A este respecto, creo que debemos rechazar con vigor una corriente de opinión que, vista desde fuera, puede interpretarse como un intento de minimizar la importancia de lo sucedido (‘porcentaje mínimo -¡mínimo!’-), de ocultar de alguna manera la práctica real (mirar para otro lado/los trapos sucios se lavan en la propia casa) que, durante mucho tiempo, ha observado la Iglesia al afrontar estos casos y de poner el acento en ‘la comodidad’ de algunos, ‘ensuciando la imagen del sacerdocio católico’ y en ‘hacer perder credibilidad moral al magisterio de la Iglesia católica’ (Cfr. , entre otros, Mons Julián Herranz y, en general, las posiciones del llamado fundamentalismo católico).

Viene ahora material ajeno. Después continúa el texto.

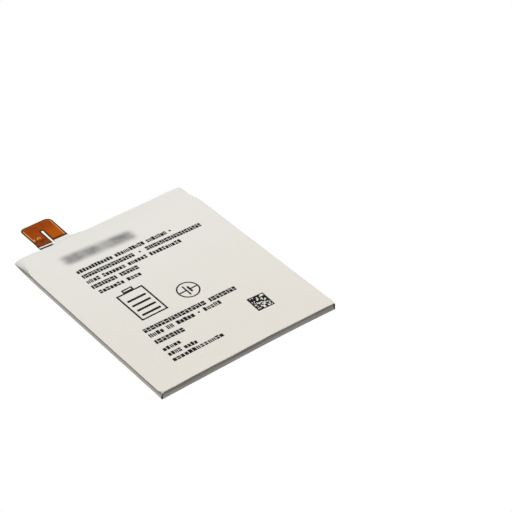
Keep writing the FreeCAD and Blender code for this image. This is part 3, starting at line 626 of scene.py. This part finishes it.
def label_tongue():
    """Film tongue from the pack's end down on to the root of the flex."""
    columns = spread((TONGUE_LOW[0], 0.3), (SLOT_RIGHT - 0.5, 0.12), (SLOT_RIGHT + 0.3, 0.25),
                     (FLEX_RIGHT + 0.1, 0.3), (TONGUE_HIGH[0], 1))
    reach_at = [TONGUE_LOW[0], SLOT_RIGHT - 0.9, SLOT_RIGHT - 0.15, SLOT_RIGHT + 0.25, FLEX_RIGHT - 0.3,
                FLEX_RIGHT + 0.3, FLEX_RIGHT + 1.2, FLEX_RIGHT + 2.6, TONGUE_HIGH[0]]
    reach = [0.55, 0.75, 1.3, 2.5, 2.4, 2.1, 0.95, 0.6, 0.35]
    lap, settling, start_gap, end_gap = 0.25, 1.5, 0.02, 0.03
    top = FLEX_HIGH + FILM + end_gap
    length = np.interp(columns, reach_at, reach)
    start = front_level(columns, np.full_like(columns, TAIL_Y - lap)) + start_gap
    rows = []
    for share in np.linspace(0, 1, 13):
        y = TAIL_Y - lap + (length + lap) * share
        drop = smooth(np.clip((y - TAIL_Y + lap) / settling, 0, 1))
        rows.append(np.stack([columns, y, start + (top - start) * drop], axis=-1))
    return film_sheet("label_tongue", rows, inwards=-FILM)


# ---- the print

INK = 0.016
INK_SINK = 0.01


def prism(bm, outline, surface):
    """Closed prism over a plan outline; a surface is a level and the prism's lowest and highest offset."""
    level, low, high = surface
    skin(bm, [[(x, y, level(x, y) + offset) for x, y in outline] for offset in (low, high)])


def window_level(x, y):
    """Height of the bare laminate in the window."""
    return back_level(x, y) + RECESS


ON_FRONT = (front_level, -INK_SINK, INK)
ON_WINDOW = (window_level, -INK, INK_SINK)


def swing(centre, u, v, turn):
    """Point at (u, v) from a centre, turned about it."""
    c, s = math.cos(turn), math.sin(turn)
    return (centre[0] + u * c - v * s, centre[1] + u * s + v * c)


def block(centre, size, radius, turn=0.0):
    """Outline of a small rounded block."""
    half_u, half_v = size[0] / 2, size[1] / 2
    radius = min(radius, half_u * 0.9, half_v * 0.9)
    corners = rounded_outline([(-half_u, -half_v, radius), (half_u, -half_v, radius),
                               (half_u, half_v, radius), (-half_u, half_v, radius)], 2)
    return [swing(centre, u, v, turn) for u, v in corners]


# Each printed line: start, end, height, whether its marks are wide, and its words' lengths in marks
PRINTED_LINES = [
    ((-23.2, 24.2), (17.2, 23.4), 2.0, False, (12, 10, 7, 1)),
    ((-23.0, 20.9), (27.5, 19.5), 2.1, True, (9, 1, 10)),
    ((-23.4, 17.6), (16.3, 16.4), 2.0, False, (4, 7, 6, 10)),
    ((-23.6, 14.2), (-4.3, 13.7), 2.1, True, (4, 3)),
    ((-23.0, 10.6), (-5.7, 10.1), 1.9, False, (7, 4)),
    ((-23.25, -15.7), (15.1, -16.7), 2.1, True, (9, 4)),
    ((-23.2, -18.8), (6.6, -19.4), 2.0, False, (4, 2, 5, 1, 5)),
    ((-23.5, -22.6), (-11.8, -23.0), 2.1, True, (4,)),
    ((-23.7, -27.2), (-16.5, -27.2), 1.8, False, (5,)),
    ((-23.7, -30.1), (-12.1, -30.7), 1.8, False, (4, 4)),
    ((-24.1, -33.2), (-3.2, -33.3), 1.8, False, (13,)),
]

# Ways to split a mark into plain blocks: (left, right, bottom, top) as shares of its width and height
NARROW_MARKS = [[(0, 1, 0, 1)], [(0, 1, 0, 1)],
                [(0, 1, 0, 0.45), (0, 1, 0.58, 1)],
                [(0, 0.42, 0, 1), (0.60, 1, 0, 1)]]
WIDE_MARKS = [[(0, 0.32, 0, 1), (0.41, 1, 0, 0.45), (0.41, 1, 0.54, 1)],
              [(0, 0.60, 0, 0.45), (0, 0.60, 0.54, 1), (0.69, 1, 0, 1)],
              [(0, 1, 0.70, 1), (0, 0.46, 0, 0.61), (0.55, 1, 0, 0.61)],
              [(0, 0.46, 0, 0.64), (0, 0.46, 0.73, 1), (0.55, 1, 0, 0.32), (0.55, 1, 0.41, 1)]]


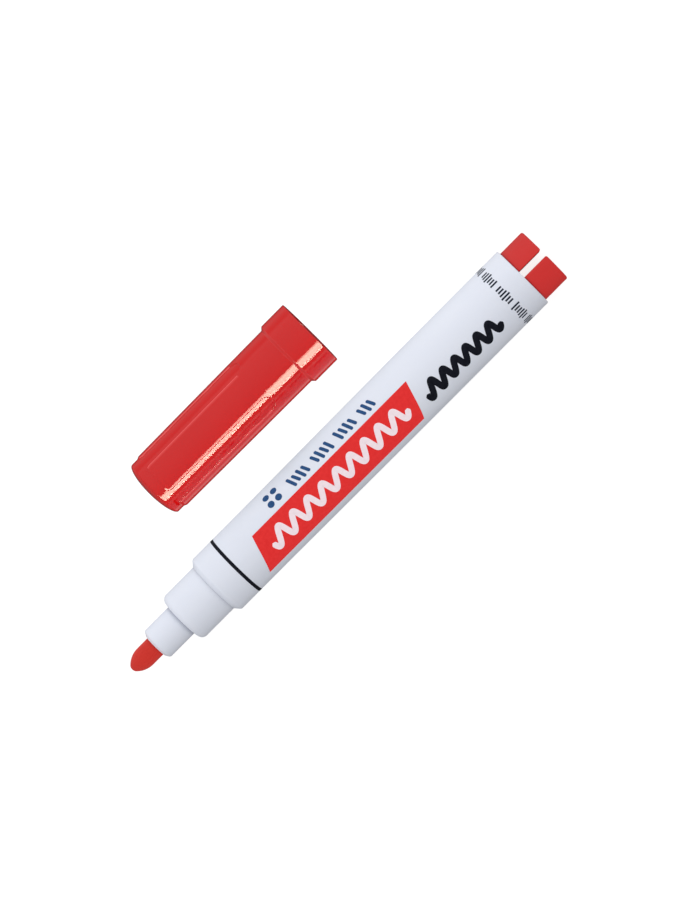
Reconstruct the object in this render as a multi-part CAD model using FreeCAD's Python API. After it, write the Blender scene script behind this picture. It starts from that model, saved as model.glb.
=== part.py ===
import FreeCAD, Part
import math
import os

# Whiteboard marker lying on a table, pulled open, with its cap laid beside it and parallel to it.
# Frame: +X along the marker from the nib to the end plug, +Y towards the cap, +Z up.
# The origin is the bottom centre of the whole box, on the table.
# Lengths are in millimetres. A "station" is the distance from the tip of the nib along +X.

V = FreeCAD.Vector
ALONG = V(1, 0, 0)
FULL_TURN = 360.0
PAST = 1.0                     # how far a cutting tool runs past the face it opens

# ---- marker: stations and outer radii -------------------------------------------------------
marker_length = 123.0
tube_front = 7.05              # front face of the narrow tube that holds the nib
neck_front = 14.87
barrel_front = 24.4
cap_stop_ring = 31.1           # printed ring where the rim of the fitted cap ends
barrel_rear = 116.5
nib_r = 2.4
tube_r = 3.88
neck_r = 6.07
barrel_front_r = 7.35
barrel_rear_r = 7.55
plug_r = 6.78

# ---- barrel ---------------------------------------------------------------------------------
nose_chamfer = 1.0             # length of the sloping shoulder behind the neck
nose_lip = 0.1                 # width of the flat lip around the neck
taper_start = 40.0             # the barrel swells gently between these two stations
taper_end = 84.0
nose_bore_length = 3.8
main_bore_r = 6.5
plug_seat_start = 108.4
rear_edge = 0.3
rib_count = 6
rib_tip_r = 5.78
rib_width = 0.9
rib_start = 36.0
rib_end = 101.0
bead_station = 112.4           # snap bead of the end plug, in its groove in the barrel
bead_half_length = 0.8
bead_height = 0.14

# ---- nib holder -----------------------------------------------------------------------------
flange_r = 6.46
flange_length = 1.8
neck_round = 1.4
tube_lip_r = 2.9               # flat front of the tube, the rest of it slopes back
tube_slope = 0.6
tube_round = 0.6
guide_end = 19.6               # the bore that guides the nib ends here, the neck is hollow behind
neck_hollow_r = 4.9
vent_count = 4                 # small air grooves along the nib
vent_r = 0.32
vent_start_angle = 45.0

# ---- nib and ink store ----------------------------------------------------------------------
nib_blunt_s = 0.24             # length of the blunted very tip
nib_shoulder_s = 3.9
nib_ogive_r = 5.0              # radius of the curve from the blunt tip to the shoulder
nib_taper_start = 33.0
nib_end = 40.0
nib_tail_r = 1.2
store_front = 31.0
store_rear = 103.2
store_r = 5.58
film_thickness = 0.16

# ---- end plug -------------------------------------------------------------------------------
plug_spigot_r = 6.1
plug_floor = 114.9             # the plug is a cup, and its floor starts here
plug_hollow_r = 5.2
slot_width = 1.6
slot_offset = 0.48
plug_round = 0.4

# ---- cap: stations when it lies beside the marker -------------------------------------------
cap_spacing = 23.48            # distance between the two axes
cap_length = 47.92
cap_mouth = 76.85
collar_length = 7.07           # with its sloping step
collar_step = 0.62             # length of that step along the cap
collar_r = 8.11
collar_round = 0.3
collar_bore_r = 7.37
mouth_lead = 0.35
seat_clearance = 0.1           # left between the shoulder in the cap and the barrel's nose
body_front_r = 7.46            # body radius beside the collar
body_rear_r = 7.22             # body radius beside the end section
end_section_length = 3.3
end_section_r = 6.92
end_step = 0.6                 # length of the slope between the end section and the body
end_dome_r = 21.0              # the closed end is a shallow dome
end_round = 0.9
cap_bore_r = 6.36
end_wall = 2.0                 # from the top of the dome to the flat floor inside
panel_count = 4
panel_start_angle = 39.0       # from +Z towards -Y
panel_half_width = 1.95
panel_length = 29.4           # from the end section to the tip of the panel's round end

# ---- inner cap: the seal inside the cap -----------------------------------------------------
seal_bore_r = 3.9
seal_wall = 0.9
seal_mouth_gap = 1.0           # what is left between the seal and the neck when the cap is on
seal_depth = 16.3
seal_floor = 1.0
seal_flange = 1.2
fin_count = 4
fin_width = 1.0

# ---- places that follow ---------------------------------------------------------------------
cap_closed_end = cap_mouth - cap_length
cap_travel_on = cap_mouth - cap_stop_ring
cap_body_end = cap_mouth - collar_length
end_section_end = cap_closed_end + end_section_length
seal_mouth = neck_front - seal_mouth_gap + cap_travel_on
marker_y = -(cap_spacing + collar_r - barrel_rear_r) / 2.0
cap_y = marker_y + cap_spacing
marker_z = barrel_rear_r
cap_z = collar_r


def turned(outline):
    """Solid turned about the X axis from an outline of (station, radius) corners."""
    corners = [V(station, radius, 0) for station, radius in outline]
    face = Part.Face(Part.makePolygon(corners + corners[:1]))
    return face.revolve(V(0, 0, 0), ALONG, FULL_TURN)


def rod(start, end, radius):
    """Plain cylinder between two stations."""
    return Part.makeCylinder(radius, end - start, V(start, 0, 0), ALONG)


def bar(start, end, low_y, high_y, low_z, high_z):
    """Block between two stations."""
    return Part.makeBox(end - start, high_y - low_y, high_z - low_z, V(start, low_y, low_z))


def around(solid, angle):
    """Copy turned about the X axis, from +Z towards -Y."""
    copy = solid.copy()
    copy.rotate(V(0, 0, 0), ALONG, angle)
    return copy


def rounded(solid, station, radius, size):
    """Round the circular rim that lies at this station with this radius."""
    rims = []
    for edge in solid.Edges:
        curve = edge.Curve
        if not isinstance(curve, Part.Circle):
            continue
        if abs(curve.Center.x - station) < 1e-4 and abs(curve.Radius - radius) < 1e-4:
            rims.append(edge)
    return solid.makeFillet(size, rims)


def laid_marker(solid):
    """Move a piece from the marker's own axis to its place on the table."""
    solid.translate(V(-marker_length / 2.0, marker_y, marker_z))
    return solid


def laid_cap(solid):
    """Move a piece from the cap's own axis to its place on the table."""
    solid.translate(V(-marker_length / 2.0, cap_y, cap_z))
    return solid


def bead(base_r):
    """Low ridge around the end plug, also the shape of its groove."""
    return turned([
        (bead_station - bead_half_length, base_r - bead_height),
        (bead_station - bead_half_length, base_r),
        (bead_station, base_r + bead_height),
        (bead_station + bead_half_length, base_r),
        (bead_station + bead_half_length, base_r - bead_height),
    ])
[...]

No compartimos ese criterio y celebramos el coraje de Benedicto XVI y de Francisco: tolerancia cero. Creo, efectivamente, que este criterio es el que se está aplicando ahora en el interior de la Iglesia. Pero, la verdadera prueba del nueve de la nueva actitud de la Iglesia radica en la colaboración que ésta ha de prestar con las respectivas autoridades civiles.
Mucho me temo que la sociedad actual no devolverá a la Iglesia la credibilidad perdida si ésta no coopera y colabora -de modo activo- en que los ‘presuntos abusadores’ sean juzgados por los Tribunales estatales y se les aplique -si ha lugar- el derecho penal del Estado respectivo.

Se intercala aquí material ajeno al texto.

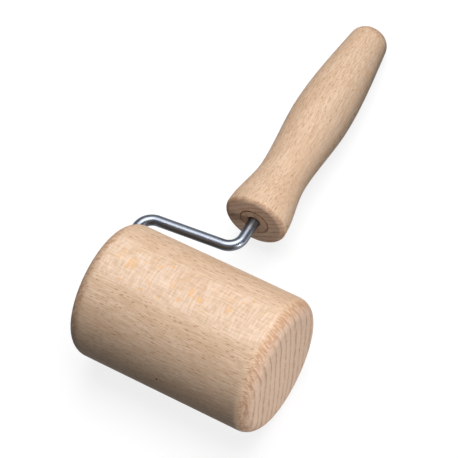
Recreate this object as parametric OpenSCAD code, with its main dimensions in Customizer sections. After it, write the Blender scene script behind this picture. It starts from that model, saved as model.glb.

Nadie en la Iglesia debería infravalorar este nuevo criterio de actuación. Su vigencia y obligatoriedad -guste o no guste- son indiscutibles. Cierto que, como recordó Mons Scicluna, no existía en la Iglesia una prohibición de denuncia a las autoridades civiles. Pero no es menos cierto que tampoco existía un mandato explícito y claro de denuncia y colaboración. Ahora, sí existe y, a mi entender, ha de observarse con rigor (Nos remitimos, al respecto, a nuestro trabajo La investigación previa, Pamplona 2014, págs.. 67-79, editado por Civitas/Thomson Reuters).
Baste recordar la Carta Circular de la CDF a las Conferencias Episcopales (3,05.2011) en la que se establece, de modo inequívoco, el principio o el criterio de cooperación con las autoridades civiles. Principio que, al decir del Card. Levada, ‘ha de permanecer de modo inamovible’. Principio, por otra parte, que había explicitado Benedicto XVI en la Carta Pastoral a los Obispos de Irlanda (19.02.2010).

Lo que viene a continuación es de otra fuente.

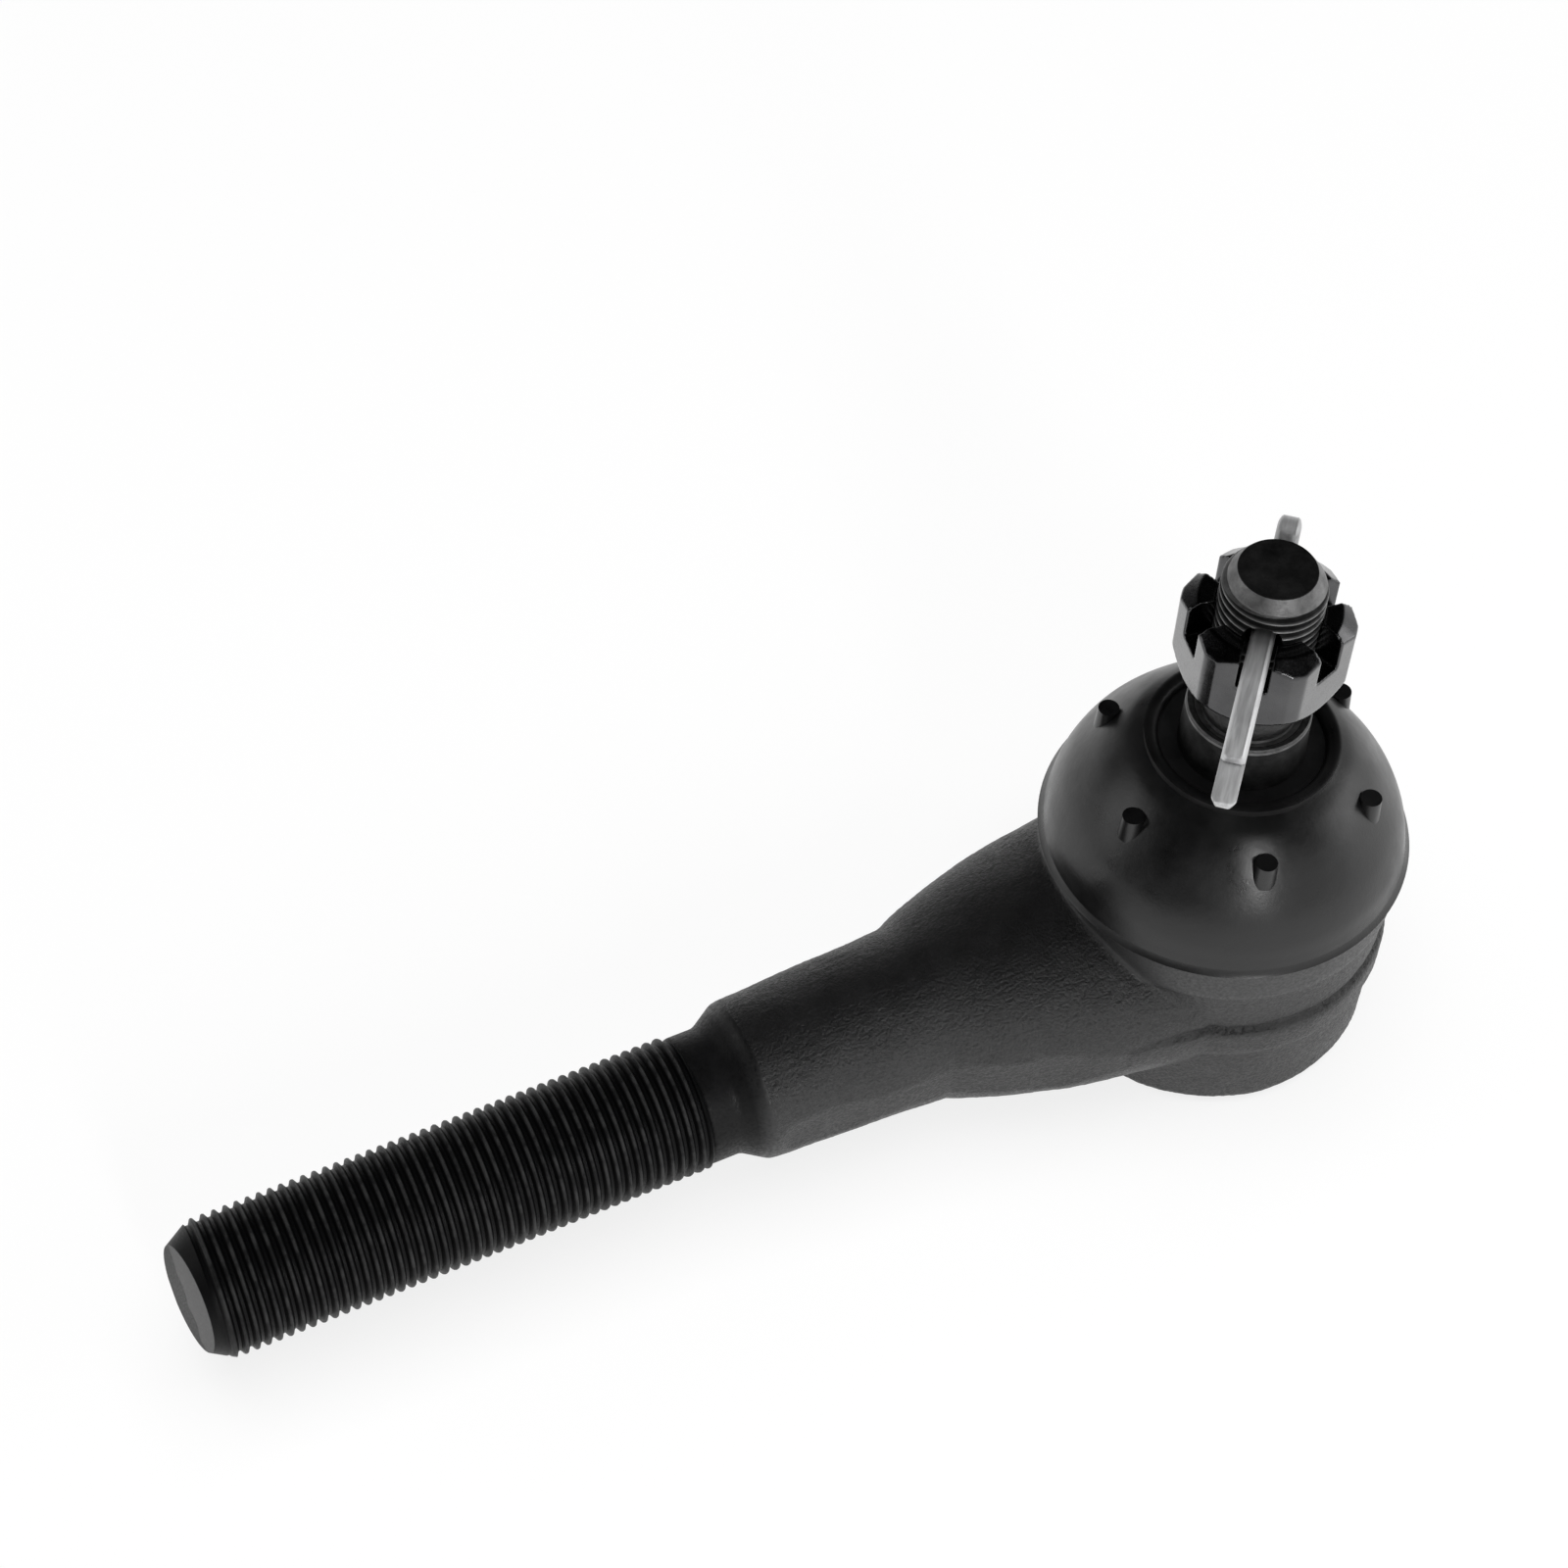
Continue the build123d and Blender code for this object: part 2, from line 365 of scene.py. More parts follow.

Tal colaboración obligada con las Autoridades civiles viene referida a la puesta en conocimiento de la respectiva Autoridad penal estatal (Fiscalía) de cualquier noticia fundada recibida en el ámbito eclesiástico y que todavía permanece en el mismo. En este caso, el Obispos diocesano -para observar el mandato canónico y para evitar, si no lo hiciese o lo demorase indebidamente, problemas o malentendidos graves- ha de actuar con la diligencia debida y comunicar los hechos a la Autoridad correspondiente del Estado. Lo que, en modo alguno, debe intentar es mirar para otro lado, ocultar, no cooperar. Ese lavar los trapos sucios en casa ya no es posible. Se ha querido evitar en el futuro para no verse obligados a afrontar situaciones tan vergonzosas como las de Boston, Irlanda, Bélgica o Australia, por poner algunos ejemplos.
No basta -para recuperar la credibilidad perdida- con la aplicación rigurosa de la norma en el ámbito canónico. Esto que, en tiempos no muy lejanos, no se hacía en muchos casos, ya no es posible. Aunque sea muy doloroso, es indispensable además tener en cuenta el Derecho penal estatal que contempla estos abusos como grave delito.
La Iglesia no puede ni debe seguir ocultando. Al contrario, ha de tomar la iniciativa y llevar estos casos al ámbito estatal. No se olvide que, en la mayoría de las legislaciones estatales, el ocultamiento se entiende como colaboración en el delito y es sancionado también penalmente. En esta cooperación activa radica, a mi entender, la verdadera prueba del nueve.